EXERCISE INPUT:
######
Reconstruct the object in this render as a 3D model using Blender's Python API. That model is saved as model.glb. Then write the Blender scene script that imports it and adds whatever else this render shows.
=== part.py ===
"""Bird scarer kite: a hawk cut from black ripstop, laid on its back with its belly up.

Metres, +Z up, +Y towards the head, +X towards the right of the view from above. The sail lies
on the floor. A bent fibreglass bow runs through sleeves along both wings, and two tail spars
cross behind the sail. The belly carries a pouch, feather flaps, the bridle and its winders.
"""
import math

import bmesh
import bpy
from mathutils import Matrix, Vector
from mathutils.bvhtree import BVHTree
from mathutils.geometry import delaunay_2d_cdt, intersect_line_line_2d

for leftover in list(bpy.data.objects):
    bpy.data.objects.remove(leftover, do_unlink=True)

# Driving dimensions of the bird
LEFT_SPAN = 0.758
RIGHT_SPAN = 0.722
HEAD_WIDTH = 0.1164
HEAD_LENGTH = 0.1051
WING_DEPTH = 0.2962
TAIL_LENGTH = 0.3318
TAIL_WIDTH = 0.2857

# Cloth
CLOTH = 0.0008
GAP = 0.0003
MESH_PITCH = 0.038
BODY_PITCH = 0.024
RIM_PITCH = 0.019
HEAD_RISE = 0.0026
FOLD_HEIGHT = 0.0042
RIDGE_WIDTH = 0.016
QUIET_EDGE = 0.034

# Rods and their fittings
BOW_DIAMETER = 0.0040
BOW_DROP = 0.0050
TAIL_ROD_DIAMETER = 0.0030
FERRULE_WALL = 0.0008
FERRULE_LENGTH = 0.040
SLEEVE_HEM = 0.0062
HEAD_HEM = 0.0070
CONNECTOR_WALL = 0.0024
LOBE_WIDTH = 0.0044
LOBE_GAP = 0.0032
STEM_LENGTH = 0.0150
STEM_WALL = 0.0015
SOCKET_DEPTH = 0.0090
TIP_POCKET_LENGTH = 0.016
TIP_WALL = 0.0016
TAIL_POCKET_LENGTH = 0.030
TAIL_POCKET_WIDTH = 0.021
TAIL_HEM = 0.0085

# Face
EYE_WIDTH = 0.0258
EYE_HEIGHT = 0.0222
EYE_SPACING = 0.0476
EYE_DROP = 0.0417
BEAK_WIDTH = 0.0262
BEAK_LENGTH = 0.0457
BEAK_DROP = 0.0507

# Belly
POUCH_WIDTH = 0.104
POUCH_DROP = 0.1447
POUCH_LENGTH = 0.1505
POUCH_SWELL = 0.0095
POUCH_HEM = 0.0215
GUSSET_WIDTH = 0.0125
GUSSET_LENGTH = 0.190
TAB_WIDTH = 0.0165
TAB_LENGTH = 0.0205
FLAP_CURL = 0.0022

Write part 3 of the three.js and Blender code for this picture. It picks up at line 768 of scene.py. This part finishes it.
######
WHAT TO DO:
Give an exact copy of all the data shown above.

FINISHED TASK:
Reconstruct the object in this render as a 3D model using Blender's Python API. That model is saved as model.glb. Then write the Blender scene script that imports it and adds whatever else this render shows.
=== part.py ===
"""Bird scarer kite: a hawk cut from black ripstop, laid on its back with its belly up.

Metres, +Z up, +Y towards the head, +X towards the right of the view from above. The sail lies
on the floor. A bent fibreglass bow runs through sleeves along both wings, and two tail spars
cross behind the sail. The belly carries a pouch, feather flaps, the bridle and its winders.
"""
import math

import bmesh
import bpy
from mathutils import Matrix, Vector
from mathutils.bvhtree import BVHTree
from mathutils.geometry import delaunay_2d_cdt, intersect_line_line_2d

for leftover in list(bpy.data.objects):
    bpy.data.objects.remove(leftover, do_unlink=True)

# Driving dimensions of the bird
LEFT_SPAN = 0.758
RIGHT_SPAN = 0.722
HEAD_WIDTH = 0.1164
HEAD_LENGTH = 0.1051
WING_DEPTH = 0.2962
TAIL_LENGTH = 0.3318
TAIL_WIDTH = 0.2857

# Cloth
CLOTH = 0.0008
GAP = 0.0003
MESH_PITCH = 0.038
BODY_PITCH = 0.024
RIM_PITCH = 0.019
HEAD_RISE = 0.0026
FOLD_HEIGHT = 0.0042
RIDGE_WIDTH = 0.016
QUIET_EDGE = 0.034

# Rods and their fittings
BOW_DIAMETER = 0.0040
BOW_DROP = 0.0050
TAIL_ROD_DIAMETER = 0.0030
FERRULE_WALL = 0.0008
FERRULE_LENGTH = 0.040
SLEEVE_HEM = 0.0062
HEAD_HEM = 0.0070
CONNECTOR_WALL = 0.0024
LOBE_WIDTH = 0.0044
LOBE_GAP = 0.0032
STEM_LENGTH = 0.0150
STEM_WALL = 0.0015
SOCKET_DEPTH = 0.0090
TIP_POCKET_LENGTH = 0.016
TIP_WALL = 0.0016
TAIL_POCKET_LENGTH = 0.030
TAIL_POCKET_WIDTH = 0.021
TAIL_HEM = 0.0085

# Face
EYE_WIDTH = 0.0258
EYE_HEIGHT = 0.0222
EYE_SPACING = 0.0476
EYE_DROP = 0.0417
BEAK_WIDTH = 0.0262
BEAK_LENGTH = 0.0457
BEAK_DROP = 0.0507

# Belly
POUCH_WIDTH = 0.104
POUCH_DROP = 0.1447
POUCH_LENGTH = 0.1505
POUCH_SWELL = 0.0095
POUCH_HEM = 0.0215
GUSSET_WIDTH = 0.0125
GUSSET_LENGTH = 0.190
TAB_WIDTH = 0.0165
TAB_LENGTH = 0.0205
FLAP_CURL = 0.0022

Write part 3 of the three.js and Blender code for this picture. It picks up at line 768 of scene.py. This part finishes it.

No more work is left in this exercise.